[Stored records]
↓
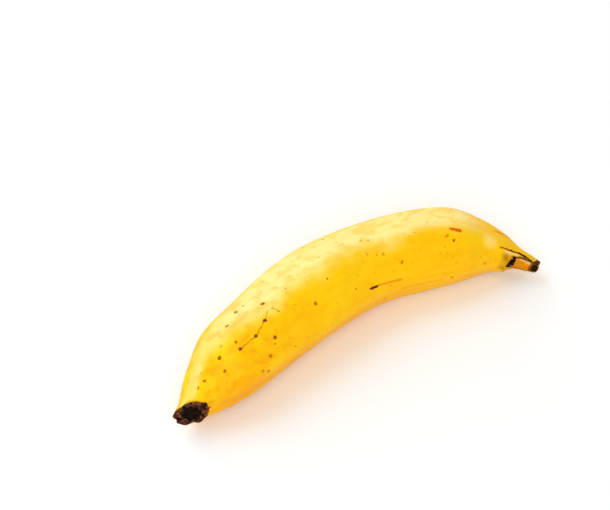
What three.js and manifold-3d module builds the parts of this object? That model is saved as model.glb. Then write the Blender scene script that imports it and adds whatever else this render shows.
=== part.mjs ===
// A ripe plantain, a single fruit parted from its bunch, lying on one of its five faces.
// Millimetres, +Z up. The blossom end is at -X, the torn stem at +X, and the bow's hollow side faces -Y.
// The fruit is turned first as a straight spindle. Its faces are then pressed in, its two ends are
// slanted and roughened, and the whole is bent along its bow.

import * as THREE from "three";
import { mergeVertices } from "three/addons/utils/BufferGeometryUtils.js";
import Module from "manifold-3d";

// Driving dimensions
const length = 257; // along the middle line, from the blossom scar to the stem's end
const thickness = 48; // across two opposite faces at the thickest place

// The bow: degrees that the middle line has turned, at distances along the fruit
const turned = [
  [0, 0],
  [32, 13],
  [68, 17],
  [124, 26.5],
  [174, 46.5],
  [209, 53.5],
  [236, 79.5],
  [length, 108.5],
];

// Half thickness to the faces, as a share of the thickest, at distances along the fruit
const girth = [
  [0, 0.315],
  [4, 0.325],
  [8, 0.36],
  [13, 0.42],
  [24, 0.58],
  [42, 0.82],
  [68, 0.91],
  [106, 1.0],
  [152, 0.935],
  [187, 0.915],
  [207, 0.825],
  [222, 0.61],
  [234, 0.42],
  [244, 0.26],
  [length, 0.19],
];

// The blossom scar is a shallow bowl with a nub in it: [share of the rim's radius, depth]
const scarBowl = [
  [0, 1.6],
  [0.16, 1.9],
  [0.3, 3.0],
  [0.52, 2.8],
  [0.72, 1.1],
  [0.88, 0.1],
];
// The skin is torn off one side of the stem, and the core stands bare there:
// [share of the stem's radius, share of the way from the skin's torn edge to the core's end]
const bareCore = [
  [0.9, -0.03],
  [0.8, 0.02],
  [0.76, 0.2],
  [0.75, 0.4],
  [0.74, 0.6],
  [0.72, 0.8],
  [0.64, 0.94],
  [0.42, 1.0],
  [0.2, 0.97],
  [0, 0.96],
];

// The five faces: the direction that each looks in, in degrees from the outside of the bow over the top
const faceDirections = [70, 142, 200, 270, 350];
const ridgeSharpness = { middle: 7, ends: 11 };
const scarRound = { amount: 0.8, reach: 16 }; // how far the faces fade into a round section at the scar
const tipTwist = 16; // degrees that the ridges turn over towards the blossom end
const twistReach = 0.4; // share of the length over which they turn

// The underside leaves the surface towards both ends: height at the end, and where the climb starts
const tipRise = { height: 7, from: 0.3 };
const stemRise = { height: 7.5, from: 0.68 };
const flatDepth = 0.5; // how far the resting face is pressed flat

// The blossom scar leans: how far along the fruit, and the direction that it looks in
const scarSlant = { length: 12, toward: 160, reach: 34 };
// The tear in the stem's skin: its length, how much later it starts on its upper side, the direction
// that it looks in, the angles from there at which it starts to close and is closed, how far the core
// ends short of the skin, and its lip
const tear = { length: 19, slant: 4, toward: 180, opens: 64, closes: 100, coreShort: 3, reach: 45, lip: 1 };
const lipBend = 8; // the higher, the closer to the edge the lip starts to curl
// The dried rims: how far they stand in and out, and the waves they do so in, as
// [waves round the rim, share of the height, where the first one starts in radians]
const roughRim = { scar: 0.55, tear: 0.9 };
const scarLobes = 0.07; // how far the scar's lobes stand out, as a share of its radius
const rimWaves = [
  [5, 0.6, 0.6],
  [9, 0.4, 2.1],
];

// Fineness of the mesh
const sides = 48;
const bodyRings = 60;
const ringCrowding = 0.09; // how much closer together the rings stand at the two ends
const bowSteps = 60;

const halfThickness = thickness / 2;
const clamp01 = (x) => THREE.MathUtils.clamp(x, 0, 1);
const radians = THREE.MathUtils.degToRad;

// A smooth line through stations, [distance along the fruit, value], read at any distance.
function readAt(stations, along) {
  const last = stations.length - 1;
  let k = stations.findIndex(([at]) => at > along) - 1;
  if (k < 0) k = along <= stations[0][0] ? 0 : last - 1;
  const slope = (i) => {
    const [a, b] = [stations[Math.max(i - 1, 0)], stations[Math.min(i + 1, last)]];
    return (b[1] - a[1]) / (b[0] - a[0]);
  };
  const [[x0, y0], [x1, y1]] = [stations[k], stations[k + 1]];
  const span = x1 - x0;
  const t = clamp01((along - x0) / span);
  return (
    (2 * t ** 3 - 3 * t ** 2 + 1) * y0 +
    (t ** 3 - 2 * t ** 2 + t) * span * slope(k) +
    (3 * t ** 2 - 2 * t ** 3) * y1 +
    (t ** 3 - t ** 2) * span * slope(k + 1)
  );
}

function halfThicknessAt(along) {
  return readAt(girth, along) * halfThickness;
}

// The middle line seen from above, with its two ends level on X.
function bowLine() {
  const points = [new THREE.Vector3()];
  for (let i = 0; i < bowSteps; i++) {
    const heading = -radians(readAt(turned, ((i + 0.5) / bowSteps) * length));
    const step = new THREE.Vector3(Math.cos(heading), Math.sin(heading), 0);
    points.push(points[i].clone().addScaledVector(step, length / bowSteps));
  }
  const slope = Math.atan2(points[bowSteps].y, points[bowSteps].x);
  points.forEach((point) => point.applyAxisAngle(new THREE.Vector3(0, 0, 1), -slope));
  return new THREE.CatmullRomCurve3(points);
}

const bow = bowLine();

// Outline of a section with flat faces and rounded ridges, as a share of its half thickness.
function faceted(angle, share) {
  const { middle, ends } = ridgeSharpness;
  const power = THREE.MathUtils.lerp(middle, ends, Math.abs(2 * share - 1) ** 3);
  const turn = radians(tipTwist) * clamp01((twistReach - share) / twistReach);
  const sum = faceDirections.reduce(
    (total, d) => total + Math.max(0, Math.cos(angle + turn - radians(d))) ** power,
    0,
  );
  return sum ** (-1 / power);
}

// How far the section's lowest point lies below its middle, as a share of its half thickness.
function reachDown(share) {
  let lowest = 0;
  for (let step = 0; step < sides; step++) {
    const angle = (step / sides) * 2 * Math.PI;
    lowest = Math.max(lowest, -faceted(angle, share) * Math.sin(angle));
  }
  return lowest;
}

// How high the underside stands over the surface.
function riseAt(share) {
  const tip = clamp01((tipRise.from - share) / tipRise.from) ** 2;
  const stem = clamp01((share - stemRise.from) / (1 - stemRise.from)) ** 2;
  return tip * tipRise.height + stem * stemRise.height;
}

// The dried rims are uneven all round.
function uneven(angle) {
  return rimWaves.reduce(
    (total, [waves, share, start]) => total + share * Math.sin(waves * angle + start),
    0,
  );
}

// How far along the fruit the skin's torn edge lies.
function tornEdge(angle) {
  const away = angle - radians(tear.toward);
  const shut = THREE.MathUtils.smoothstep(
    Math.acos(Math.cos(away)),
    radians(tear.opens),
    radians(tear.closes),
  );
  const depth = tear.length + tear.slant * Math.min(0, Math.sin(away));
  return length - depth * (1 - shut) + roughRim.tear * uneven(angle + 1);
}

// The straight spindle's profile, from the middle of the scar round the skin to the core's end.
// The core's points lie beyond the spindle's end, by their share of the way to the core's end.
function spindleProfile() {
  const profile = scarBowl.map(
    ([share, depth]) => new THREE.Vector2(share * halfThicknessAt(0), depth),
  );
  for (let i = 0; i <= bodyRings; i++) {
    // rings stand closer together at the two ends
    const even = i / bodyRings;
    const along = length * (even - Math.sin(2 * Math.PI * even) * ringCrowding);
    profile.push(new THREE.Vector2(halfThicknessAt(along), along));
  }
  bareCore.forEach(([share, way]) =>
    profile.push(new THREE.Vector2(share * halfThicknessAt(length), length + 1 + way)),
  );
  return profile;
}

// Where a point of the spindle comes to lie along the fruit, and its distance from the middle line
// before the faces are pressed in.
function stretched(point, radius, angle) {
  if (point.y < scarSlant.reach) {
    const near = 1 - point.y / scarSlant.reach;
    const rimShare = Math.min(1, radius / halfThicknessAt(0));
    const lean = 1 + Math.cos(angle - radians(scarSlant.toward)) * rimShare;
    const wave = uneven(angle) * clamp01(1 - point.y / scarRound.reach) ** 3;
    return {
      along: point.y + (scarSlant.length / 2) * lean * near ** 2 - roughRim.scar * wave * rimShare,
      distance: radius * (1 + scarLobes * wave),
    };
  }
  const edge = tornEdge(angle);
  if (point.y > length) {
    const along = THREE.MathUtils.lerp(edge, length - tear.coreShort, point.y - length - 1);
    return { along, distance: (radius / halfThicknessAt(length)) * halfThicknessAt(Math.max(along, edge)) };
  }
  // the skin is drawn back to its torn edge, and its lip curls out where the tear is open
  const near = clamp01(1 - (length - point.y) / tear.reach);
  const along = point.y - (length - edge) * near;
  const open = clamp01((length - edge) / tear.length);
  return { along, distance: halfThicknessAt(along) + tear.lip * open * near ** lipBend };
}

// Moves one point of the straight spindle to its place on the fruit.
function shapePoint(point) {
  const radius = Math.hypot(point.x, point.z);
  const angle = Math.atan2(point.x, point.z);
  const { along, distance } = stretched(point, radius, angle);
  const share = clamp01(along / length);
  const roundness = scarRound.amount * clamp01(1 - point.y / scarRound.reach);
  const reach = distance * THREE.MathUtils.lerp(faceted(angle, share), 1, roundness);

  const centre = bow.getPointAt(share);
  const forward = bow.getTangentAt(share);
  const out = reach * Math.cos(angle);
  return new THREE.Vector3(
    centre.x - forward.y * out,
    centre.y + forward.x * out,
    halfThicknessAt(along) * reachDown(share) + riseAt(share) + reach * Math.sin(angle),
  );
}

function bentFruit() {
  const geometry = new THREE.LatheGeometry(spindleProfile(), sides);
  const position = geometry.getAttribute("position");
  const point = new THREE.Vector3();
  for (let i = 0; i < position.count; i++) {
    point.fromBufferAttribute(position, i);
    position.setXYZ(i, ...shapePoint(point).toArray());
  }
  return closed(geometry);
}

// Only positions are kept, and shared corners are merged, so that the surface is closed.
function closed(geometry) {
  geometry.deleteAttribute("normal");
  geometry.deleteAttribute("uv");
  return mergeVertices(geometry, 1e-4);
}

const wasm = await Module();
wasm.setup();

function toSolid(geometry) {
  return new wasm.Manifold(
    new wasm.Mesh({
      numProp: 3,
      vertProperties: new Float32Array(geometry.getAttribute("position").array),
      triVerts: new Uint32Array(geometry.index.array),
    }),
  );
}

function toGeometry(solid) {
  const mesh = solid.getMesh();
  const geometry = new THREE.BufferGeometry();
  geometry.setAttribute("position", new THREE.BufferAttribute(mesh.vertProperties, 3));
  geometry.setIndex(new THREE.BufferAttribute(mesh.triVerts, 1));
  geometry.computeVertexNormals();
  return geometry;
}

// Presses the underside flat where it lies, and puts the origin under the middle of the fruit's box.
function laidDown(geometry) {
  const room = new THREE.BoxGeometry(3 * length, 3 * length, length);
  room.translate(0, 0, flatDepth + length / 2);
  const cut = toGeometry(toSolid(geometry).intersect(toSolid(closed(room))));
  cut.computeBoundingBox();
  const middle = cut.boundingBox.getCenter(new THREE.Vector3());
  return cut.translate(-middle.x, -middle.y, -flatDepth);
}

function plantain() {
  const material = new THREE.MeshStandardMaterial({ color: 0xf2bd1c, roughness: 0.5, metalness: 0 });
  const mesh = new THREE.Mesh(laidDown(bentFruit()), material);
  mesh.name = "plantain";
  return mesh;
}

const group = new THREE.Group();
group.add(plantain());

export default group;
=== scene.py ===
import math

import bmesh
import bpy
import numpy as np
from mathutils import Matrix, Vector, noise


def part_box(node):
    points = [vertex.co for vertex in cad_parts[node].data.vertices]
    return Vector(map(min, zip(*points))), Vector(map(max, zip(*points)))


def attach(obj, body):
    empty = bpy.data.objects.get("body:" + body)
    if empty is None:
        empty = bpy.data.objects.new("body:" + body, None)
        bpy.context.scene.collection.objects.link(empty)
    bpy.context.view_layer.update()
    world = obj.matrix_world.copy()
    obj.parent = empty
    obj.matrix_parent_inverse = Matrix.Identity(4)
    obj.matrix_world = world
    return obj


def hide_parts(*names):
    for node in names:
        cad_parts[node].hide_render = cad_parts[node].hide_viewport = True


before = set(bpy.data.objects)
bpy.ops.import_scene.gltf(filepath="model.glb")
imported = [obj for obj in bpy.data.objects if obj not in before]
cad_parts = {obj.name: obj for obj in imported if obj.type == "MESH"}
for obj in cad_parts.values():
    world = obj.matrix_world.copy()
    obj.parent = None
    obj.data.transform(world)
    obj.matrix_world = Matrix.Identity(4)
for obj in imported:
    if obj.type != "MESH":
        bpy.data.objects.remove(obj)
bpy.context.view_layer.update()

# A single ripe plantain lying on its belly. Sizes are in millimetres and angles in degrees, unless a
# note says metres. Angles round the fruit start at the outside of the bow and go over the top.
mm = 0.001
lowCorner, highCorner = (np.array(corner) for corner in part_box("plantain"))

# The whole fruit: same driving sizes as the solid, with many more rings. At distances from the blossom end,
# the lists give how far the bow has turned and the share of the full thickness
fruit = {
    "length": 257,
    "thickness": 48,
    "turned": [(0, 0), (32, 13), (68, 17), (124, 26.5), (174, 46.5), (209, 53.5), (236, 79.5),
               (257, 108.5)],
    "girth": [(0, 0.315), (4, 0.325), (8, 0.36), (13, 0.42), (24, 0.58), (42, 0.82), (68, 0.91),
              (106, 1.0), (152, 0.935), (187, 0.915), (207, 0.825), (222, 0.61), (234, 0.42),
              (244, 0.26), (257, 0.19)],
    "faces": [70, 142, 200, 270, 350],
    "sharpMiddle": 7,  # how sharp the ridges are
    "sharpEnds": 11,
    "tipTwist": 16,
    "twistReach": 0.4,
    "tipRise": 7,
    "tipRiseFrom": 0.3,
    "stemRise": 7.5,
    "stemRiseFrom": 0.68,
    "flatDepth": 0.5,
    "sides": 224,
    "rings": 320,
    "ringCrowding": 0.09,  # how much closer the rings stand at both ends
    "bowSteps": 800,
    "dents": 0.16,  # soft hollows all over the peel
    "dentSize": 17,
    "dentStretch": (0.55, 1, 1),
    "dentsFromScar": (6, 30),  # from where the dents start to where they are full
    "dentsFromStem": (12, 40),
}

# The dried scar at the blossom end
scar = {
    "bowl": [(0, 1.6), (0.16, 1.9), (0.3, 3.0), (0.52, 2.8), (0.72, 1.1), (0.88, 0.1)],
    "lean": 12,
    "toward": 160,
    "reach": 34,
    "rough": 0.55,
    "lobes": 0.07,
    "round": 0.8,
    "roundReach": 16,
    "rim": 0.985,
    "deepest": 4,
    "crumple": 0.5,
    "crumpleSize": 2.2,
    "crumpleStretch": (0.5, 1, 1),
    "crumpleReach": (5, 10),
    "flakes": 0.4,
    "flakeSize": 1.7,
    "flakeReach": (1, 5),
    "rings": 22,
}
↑
↓
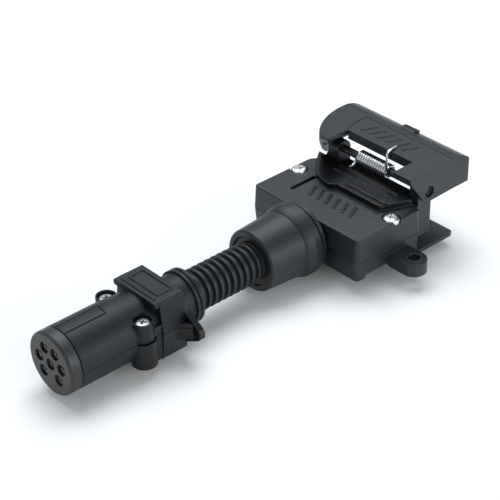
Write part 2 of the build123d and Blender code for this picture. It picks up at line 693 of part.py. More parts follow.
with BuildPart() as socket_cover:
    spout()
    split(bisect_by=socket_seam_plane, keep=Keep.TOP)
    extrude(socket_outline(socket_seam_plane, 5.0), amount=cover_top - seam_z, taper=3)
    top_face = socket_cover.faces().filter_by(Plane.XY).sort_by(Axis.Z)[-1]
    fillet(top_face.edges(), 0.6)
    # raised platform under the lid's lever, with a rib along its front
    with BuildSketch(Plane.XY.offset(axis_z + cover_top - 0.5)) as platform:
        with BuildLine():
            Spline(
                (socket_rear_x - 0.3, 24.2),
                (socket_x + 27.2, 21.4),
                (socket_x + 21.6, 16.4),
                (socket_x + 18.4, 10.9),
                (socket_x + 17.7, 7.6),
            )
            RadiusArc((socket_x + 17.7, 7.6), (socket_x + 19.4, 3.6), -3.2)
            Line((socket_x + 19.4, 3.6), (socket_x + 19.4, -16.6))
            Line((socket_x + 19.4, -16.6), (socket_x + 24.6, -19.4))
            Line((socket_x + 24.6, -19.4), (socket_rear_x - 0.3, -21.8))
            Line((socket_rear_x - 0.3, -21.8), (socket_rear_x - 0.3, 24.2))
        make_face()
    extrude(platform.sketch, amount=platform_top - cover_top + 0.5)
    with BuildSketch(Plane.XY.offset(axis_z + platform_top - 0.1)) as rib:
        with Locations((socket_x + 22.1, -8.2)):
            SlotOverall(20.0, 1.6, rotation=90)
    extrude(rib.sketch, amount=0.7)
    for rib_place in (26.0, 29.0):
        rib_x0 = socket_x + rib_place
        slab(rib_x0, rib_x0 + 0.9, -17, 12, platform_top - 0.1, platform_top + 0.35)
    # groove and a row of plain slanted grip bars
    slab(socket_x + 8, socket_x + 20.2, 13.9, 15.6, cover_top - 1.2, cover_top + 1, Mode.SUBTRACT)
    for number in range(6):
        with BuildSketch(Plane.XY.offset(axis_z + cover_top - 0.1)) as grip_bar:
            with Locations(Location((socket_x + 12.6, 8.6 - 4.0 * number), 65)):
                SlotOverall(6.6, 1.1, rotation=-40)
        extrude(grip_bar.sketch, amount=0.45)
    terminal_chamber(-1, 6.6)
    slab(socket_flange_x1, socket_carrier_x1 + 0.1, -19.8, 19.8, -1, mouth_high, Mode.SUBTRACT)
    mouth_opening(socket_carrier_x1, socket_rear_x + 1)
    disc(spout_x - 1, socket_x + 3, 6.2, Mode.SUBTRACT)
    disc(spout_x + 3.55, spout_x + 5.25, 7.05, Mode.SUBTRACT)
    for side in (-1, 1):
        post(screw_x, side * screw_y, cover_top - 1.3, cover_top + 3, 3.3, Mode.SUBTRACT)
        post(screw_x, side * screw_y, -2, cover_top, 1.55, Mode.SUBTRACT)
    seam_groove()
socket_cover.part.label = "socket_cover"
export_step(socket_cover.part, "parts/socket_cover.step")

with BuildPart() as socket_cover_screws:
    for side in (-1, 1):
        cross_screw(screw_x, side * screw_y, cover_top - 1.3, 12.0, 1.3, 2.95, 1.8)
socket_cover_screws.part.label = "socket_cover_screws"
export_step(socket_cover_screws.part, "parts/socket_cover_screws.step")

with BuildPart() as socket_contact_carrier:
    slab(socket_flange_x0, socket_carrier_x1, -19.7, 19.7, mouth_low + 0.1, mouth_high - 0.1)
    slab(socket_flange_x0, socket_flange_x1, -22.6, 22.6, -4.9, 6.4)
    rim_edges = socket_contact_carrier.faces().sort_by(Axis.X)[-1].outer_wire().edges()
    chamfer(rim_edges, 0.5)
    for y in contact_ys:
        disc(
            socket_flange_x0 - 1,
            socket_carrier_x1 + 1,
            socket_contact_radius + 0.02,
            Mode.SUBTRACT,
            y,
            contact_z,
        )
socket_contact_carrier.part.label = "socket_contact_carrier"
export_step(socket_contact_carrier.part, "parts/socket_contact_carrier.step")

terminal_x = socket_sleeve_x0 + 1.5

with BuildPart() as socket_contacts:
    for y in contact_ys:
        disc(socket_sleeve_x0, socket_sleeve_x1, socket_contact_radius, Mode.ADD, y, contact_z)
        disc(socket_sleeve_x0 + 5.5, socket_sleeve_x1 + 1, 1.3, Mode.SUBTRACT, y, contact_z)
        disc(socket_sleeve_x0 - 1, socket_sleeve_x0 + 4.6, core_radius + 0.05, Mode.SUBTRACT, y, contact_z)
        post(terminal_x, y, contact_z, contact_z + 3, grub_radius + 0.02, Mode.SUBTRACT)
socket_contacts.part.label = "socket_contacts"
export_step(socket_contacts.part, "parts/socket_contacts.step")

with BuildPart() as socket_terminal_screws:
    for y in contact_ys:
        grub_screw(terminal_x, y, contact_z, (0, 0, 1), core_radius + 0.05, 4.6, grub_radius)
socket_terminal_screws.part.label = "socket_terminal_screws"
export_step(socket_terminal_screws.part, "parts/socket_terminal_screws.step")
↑
▶ [Set exercise]
Only lines with the word "model" are wanted, so copy each one from the records.

▶ [Reply to the exercise]
What three.js and manifold-3d module builds the parts of this object? That model is saved as model.glb. Then write the Blender scene script that imports it and adds whatever else this render shows.
bpy.ops.import_scene.gltf(filepath="model.glb")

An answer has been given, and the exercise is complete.